Resulta significativo que García Márquez se iniciara casi al mismo tiempo en las actividades que constituirían los dos grandes hemisferios de su obra: en 1947, a los veinte años, publicó su primer cuento (“La tercera resignación”) en El Espectador de Bogotá y, apenas un año después, en 1948, entró a trabajar en El Universal de Cartagena. (La dedicación habla por sí sola: en 1954 fue contratado por El Espectador y se convirtió de inmediato en el reportero más popular). La hermandad entre literatura y periodismo fructificó en tres libros que, separados entre sí por poco más de una década, evidencian la concisión aprendida en distintas redacciones: Relato de un náufrago (1970), recopilación de una famosa serie de reportajes acerca del marino Velasco aparecida en El Espectador en 1955; Crónica de una muerte anunciada (1981), que J. M. Coetzee describe inmejorablemente como “una importante contribución al canon garciamarquiano: una narración ajustada y cautivadora y, a la vez, una lección magistral y pasmosa sobre el modo de hilar varias historias —varias verdades— en torno de los mismos sucesos”; y Noticia de un secuestro (1996), reportaje novelado alrededor de los raptos colectivos efectuados por narcotraficantes con la idea de impedir que la Asamblea Constituyente aprobara la extradición de colombianos a Estados Unidos. En este tríptico, unificado no sólo por un estilo plenamente identificable sino por el uso y la reinvención de géneros informativos, sobresale Crónica de una muerte anunciada, prototipo de hibridación donde una fórmula verbal adoptada del periodismo (“Me dijo”) se vuelve el ritornello que echa a andar un insólito artefacto literario: la tragedia de bordes griegos de un personaje que ignora su destino en medio de una comunidad que ya lo da por difunto: “El día que lo iban a matar, Santiago Nasar se levantó a las 5.30 de la mañana para esperar el buque en que llegaba el obispo”. Así empieza un tour de force en el que el realismo mágico se trastoca en una magia realista que nos convence nuevamente de lo inverosímil. A fin de cuentas, como recuerda Coetzee, “el propio García Márquez ha dicho que su llamado realismo mágico no consiste más que en narrar con seriedad historias difíciles de creer, un truco que aprendió de su abuela en Cartagena, y que lo que los extranjeros encuentran difícil de creer en sus relatos es muchas veces normal en la realidad latinoamericana”.

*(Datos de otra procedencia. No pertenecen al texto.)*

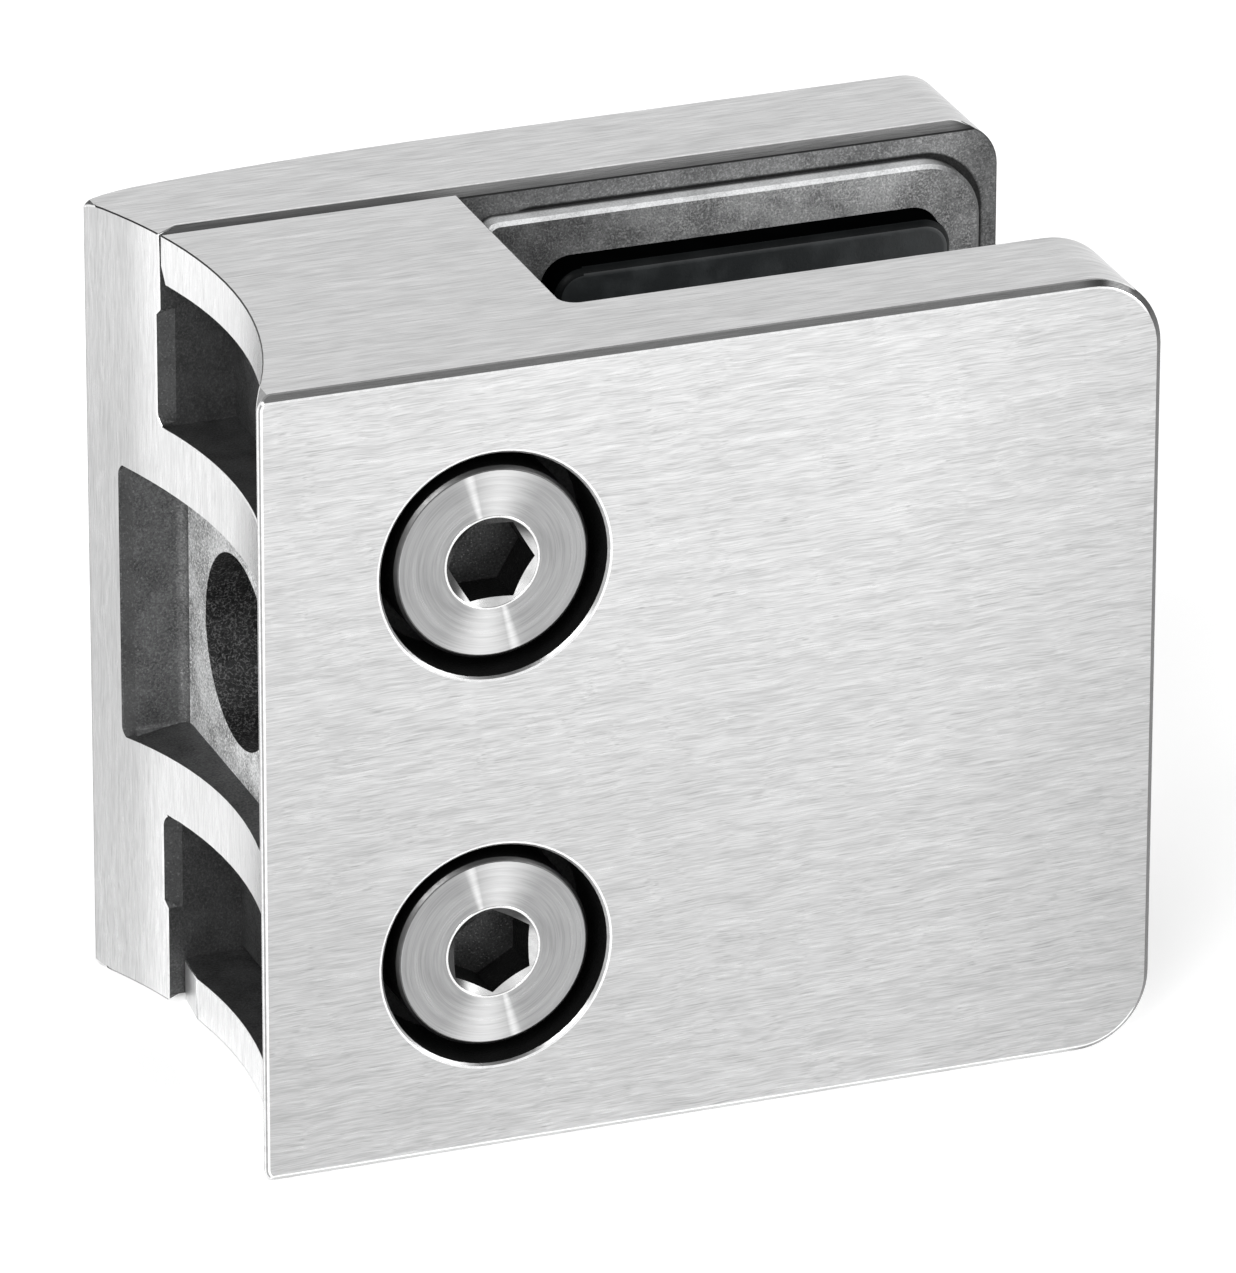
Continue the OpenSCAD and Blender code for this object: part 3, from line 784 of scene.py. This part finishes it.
class CLAMP_OT_screws(bpy.types.Operator):
    """Finish the two socket screws in turned steel"""

    bl_idname = "clamp.screws"
    bl_label = "Finish Screws"

    def execute(self, context):
        finish = context.scene.clamp_finish
        # Painted shade: the socket's walls and bottom and the head's side are near-black copies of the cast skin
        dark = toned(finish.cast, 0.10)
        wall = cast_skin("socket_wall_skin", toned(dark, 0.6), finish, roughness=0.4, contrast=0.5, sparks=0.10)
        bottom = cast_skin("socket_bottom_skin", toned(finish.cast, 0.16), finish, roughness=0.5, contrast=0.6)
        side = cast_skin("head_side_skin", dark, finish, roughness=0.4, contrast=0.4, sparks=0.0)
        shank = brushed("shank_steel", toned(finish.turned, 0.9), (0, 2), finish)
        rim = polished("head_bevel", (0.13, 0.13, 0.13), 0.35)
        burnished = polished("broken_head_edge", (0.85, 0.85, 0.85), 0.2)
        for node, (low, high) in SCREW_BOX.items():
            axis_x, axis_z = (low[0] + high[0]) / 2, (low[2] + high[2]) / 2
            obj = merged_copy(node, "finished_" + node)
            head = turned("turned_" + node, tuple(finish.turned), (axis_x, axis_z))
            # Painted light and shade on the countersink: dark towards the left and the top of the axis, bright
            # towards the right and the bottom
            cone = polished("countersink_" + node, (0.62, 0.62, 0.62), 0.25, steps=(
                (0, axis_x - 0.0026, axis_x - 0.0002, 0.10, 1.0), (2, axis_z + 0.0004, axis_z + 0.0022, 1.0, 0.10)))
            assign(obj, [head, shank, wall, bottom, side, rim, cone],
                   screw_regions(*faces(obj.data), (axis_x, axis_z), low[1]))
            round_edges(obj, finish.edge * HEAD_EDGE_SHARE, slots=(SCREW_SLOTS.index("rim"),), choose=head_edge)
            lip = socket_lip("lip_" + node, (axis_x, axis_z), low[1])
            assign(lip, [burnished], np.zeros(len(lip.data.polygons)))
            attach(lip, node)
            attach(obj, node)
            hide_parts(node)
        return {"FINISHED"}


class CLAMP_OT_pads(bpy.types.Operator):
    """Finish the two pads in moulded rubber"""

    bl_idname = "clamp.pads"
    bl_label = "Finish Pads"

    def execute(self, context):
        finish = context.scene.clamp_finish
        skin = rubber("moulded_rubber", tuple(finish.rubber))
        # Painted shade: the pads' bevels and sides are darker copies of the rubber, the sides nearly black
        bevel = rubber("shaded_rubber_bevel", toned(finish.rubber, 0.3), 0.08)
        side = rubber("shaded_rubber_side", toned(finish.rubber, 0.05), 0.0)
        for node, body in (("rear_pad", "rear"), ("front_pad", "cover")):
            obj = merged_copy(node, "finished_" + node)
            flat = np.abs(faces(obj.data)[1][:, 1])
            assign(obj, [skin, bevel, side], np.select([flat > 0.97, flat > 0.15], [0, 1], 2))
            round_edges(obj, finish.pad_edge, 3)
            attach(obj, body)
            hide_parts(node)
        return {"FINISHED"}


def area_lamp(name, place, target, power):
    data = bpy.data.lights.new(name, "AREA")
    data.shape = "DISK"
    data.size = LAMP_SIZE
    data.energy = power
    lamp = added(name, data)
    lamp.location = place
    lamp.rotation_euler = (Vector(target) - Vector(place)).to_track_quat("-Z", "Y").to_euler()


def studio_world(stage):
    """Pale walls that darken towards the ceiling, as the height of the looking direction rises."""
    world = bpy.data.worlds.new("studio")
    world.use_nodes = True
    n = Nodes(world.node_tree)
    way = n.add("ShaderNodeTexCoord").outputs["Generated"]
    height = n.add("ShaderNodeSeparateXYZ", None, Vector=way).outputs["Z"]
    level = n.range(height, CEILING_FROM, CEILING_TO, stage.horizon, stage.zenith)
    colour = n.add("ShaderNodeCombineColor", None, Red=level, Green=level, Blue=level).outputs[0]
    back = n.add("ShaderNodeBackground", None, Color=colour)
    n.add("ShaderNodeOutputWorld", None, Surface=back.outputs[0])
    return world


def floor_skin():
    """A pale floor that looks white to the camera and in reflections and still keeps the shadow."""
    mat, n = new_material("pale_floor")
    tone = n.range(n.noise(n.place(), 3.0, 2.0), 0.3, 0.7, 0.0, 1.0)
    paint = n.mix_colour(tone, (0.80, 0.80, 0.80, 1), (0.82, 0.82, 0.82, 1))
    path = n.add("ShaderNodeLightPath").outputs
    mirrored = n.math("MAXIMUM", path["Is Glossy Ray"], path["Is Transmission Ray"])
    seen = n.math("MAXIMUM", path["Is Camera Ray"], mirrored)
    glow = n.add("ShaderNodeEmission", None, Color=(1, 1, 1, 1), Strength=n.math("MULTIPLY", seen, FLOOR_GLOW))
    matt = n.add("ShaderNodeBsdfDiffuse", None, Color=paint)
    both = n.add("ShaderNodeAddShader", None, _0=matt.outputs[0], _1=glow.outputs[0])
    n.add("ShaderNodeOutputMaterial", None, Surface=both.outputs[0])
    return mat


class CLAMP_OT_stage(bpy.types.Operator):
    """Set the floor, the lamps, the studio walls and the camera"""

    bl_idname = "clamp.stage"
    bl_label = "Set Stage"

    def execute(self, context):
        scene, stage = context.scene, context.scene.clamp_stage
        scene.view_settings.view_transform = "Standard"
        half = stage.floor_size / 2
        mesh = bpy.data.meshes.new("floor")
        mesh.from_pydata([(-half, -half, 0), (half, -half, 0), (half, half, 0), (-half, half, 0)], [], [(0, 1, 2, 3)])
        mesh.materials.append(floor_skin())
        floor = added("floor", mesh)
        scene.world = studio_world(stage)
        aim = Vector((0, 0, CAD_BOX[1][2] / 2))
        area_lamp("key_lamp", KEY_PLACE, aim, stage.key)
        area_lamp("fill_lamp", FILL_PLACE, aim, stage.fill)

        a, e = stage.azimuth, stage.elevation
        back = Vector((-math.sin(a) * math.cos(e), -math.cos(a) * math.cos(e), math.sin(e)))
        right = Vector((math.cos(a), -math.sin(a), 0))
        up = back.cross(right)
        right, up = (math.cos(stage.roll) * right + math.sin(stage.roll) * up,
                     math.cos(stage.roll) * up - math.sin(stage.roll) * right)
        place = aim + stage.aim[0] * right + stage.aim[1] * up + stage.distance * back
        data = bpy.data.cameras.new("camera")
        data.sensor_width = 36
        data.lens = stage.lens
        data.clip_start, data.clip_end = 0.01, 50
        camera = added("camera", data)
        camera.matrix_world = Matrix((
            (right.x, up.x, back.x, place.x), (right.y, up.y, back.y, place.y),
            (right.z, up.z, back.z, place.z), (0, 0, 0, 1),
        ))
        scene.camera = camera
        return {"FINISHED"}


class CLAMP_PT_panel(bpy.types.Panel):
    """Lists the steps that dress the clamp"""

    bl_label = "Clamp"
    bl_idname = "CLAMP_PT_panel"
    bl_space_type = "VIEW_3D"
    bl_region_type = "UI"
    bl_category = "Clamp"

    def draw(self, context):
        column = self.layout.column()
        for operator in OPERATORS:
            column.operator(operator.bl_idname)
        for group in (context.scene.clamp_finish, context.scene.clamp_stage):
            for key in group.__annotations__:
                column.prop(group, key)


GROUPS = (ClampFinish, ClampStage)
OPERATORS = (CLAMP_OT_castings, CLAMP_OT_screws, CLAMP_OT_pads, CLAMP_OT_stage)


def register():
    for cls in GROUPS + OPERATORS + (CLAMP_PT_panel,):
        bpy.utils.register_class(cls)
    bpy.types.Scene.clamp_finish = bpy.props.PointerProperty(type=ClampFinish)
    bpy.types.Scene.clamp_stage = bpy.props.PointerProperty(type=ClampStage)


def unregister():
    del bpy.types.Scene.clamp_stage
    del bpy.types.Scene.clamp_finish
    for cls in reversed(GROUPS + OPERATORS + (CLAMP_PT_panel,)):
        bpy.utils.unregister_class(cls)


def main():
    register()
    bpy.ops.clamp.castings()
    bpy.ops.clamp.screws()
    bpy.ops.clamp.pads()
    bpy.ops.clamp.stage()


if __name__ == "__main__":
    main()
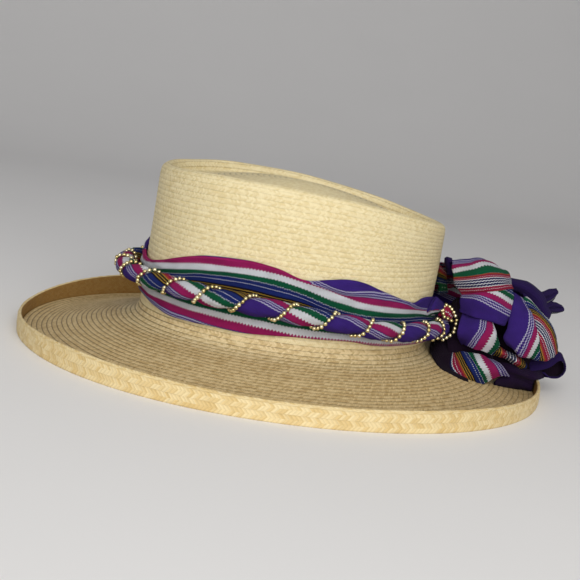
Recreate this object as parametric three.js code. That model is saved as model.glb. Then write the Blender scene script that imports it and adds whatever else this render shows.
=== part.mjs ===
// A wide-brimmed palm leaf hat with a telescope crown, dressed with a striped cloth sash,
// a twisted roll of the same cloth wound with a string of small gold beads, and a cloth rosette.
// Millimetres, +Z up. +X points to the wearer's back, -Y to the wearer's left, 0 degrees is the back.
// Heights are measured from the line where the crown meets the brim.

import * as THREE from 'three';

// Crown
const CROWN_LENGTH = 204;
const CROWN_WIDTH = 169;
const CROWN_TAPER = 0.6;
const CROWN_LEAN = 2.4;
const CROWN_HEIGHT = 101.8;
const TOP_DROP_TO_BACK = 7.3;
const TOP_SADDLE = 3.8;
const STRAW = 2;
const SEAM_HEIGHT = 9;
const TIP_DOME = 12;

// Brim and its turned-up rim
const BRIM_WIDTH = 84;
const BRIM_SIDE_SHARE = 0.996;
const BRIM_SHIFT = 1.8;
const BRIM_FULLNESS = 1.8;
const RIM_HEIGHT = 13.4;
const RIM_THICKNESS = 2.4;
const RIM_BOTTOM = -17.9;

// Cloth sash, roll, beads
const CLEARANCE = 0.3;
const SASH_BED = 1.2;
const SASH_PUFF = 3.2;
const ROLL_RADIUS = 5.4;
const ROLL_STAND_OFF = 10.2;
const ROLL_FRONT_STAND_OFF = 17;
const ROLL_END_ANGLE = 17;
const BEAD_DIAMETER = 2.4;
const BEAD_TURN_ANGLE = 13.75;
const BEAD_FIRST_CROSSING = 154;
const BEAD_CHORD_ROOM = 0.9;
const CLOTH = 1.4;

// Steps round the hat
const OVAL_STEPS = 54;
const SASH_STEPS = 50;
const ROLL_STEPS = 60;
const ROLL_SIDES = 8;
const BEAD_STEPS = 80;
const BEAD_SIDES = 8;

// Rosette: it faces the wearer's left, and its places are [along, up, out] from the hollow in its face
const ROSETTE_HEART = [142.6, -45, 33.6];
const ROSETTE_AZIMUTH = -10;
const ROSETTE_ELEVATION = 10.3;
const ROSETTE_ROLL = 8.8;
const ROSETTE_MIDDLE = -6;
const ROSETTE_FALL = 0.005;
const PETAL_STEPS = 6;
const PETAL_ROOM = 2.3;
const PETAL_RISE = 1.5;
const PETAL_SEAM = 0.8;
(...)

Algún día, en una de nuestras comidas en ese restaurante del sur del D. F., me habría gustado preguntarle a Gabriel García Márquez si en verdad juzgaba que las lluvias de mariposas amarillas, para poner un ejemplo canónico, eran comunes en México o Colombia. Intuyo la sonrisa generosa que habría iluminado su rostro, la respuesta que evocaría la réplica a un lector que captó un tempo musical en El coronel no tiene quien le escriba: “A los escritores intuitivos no nos conviene explorar demasiado estos misterios técnicos, pues en este oficio de ciegos no hay nada más peligroso que perder la inocencia”.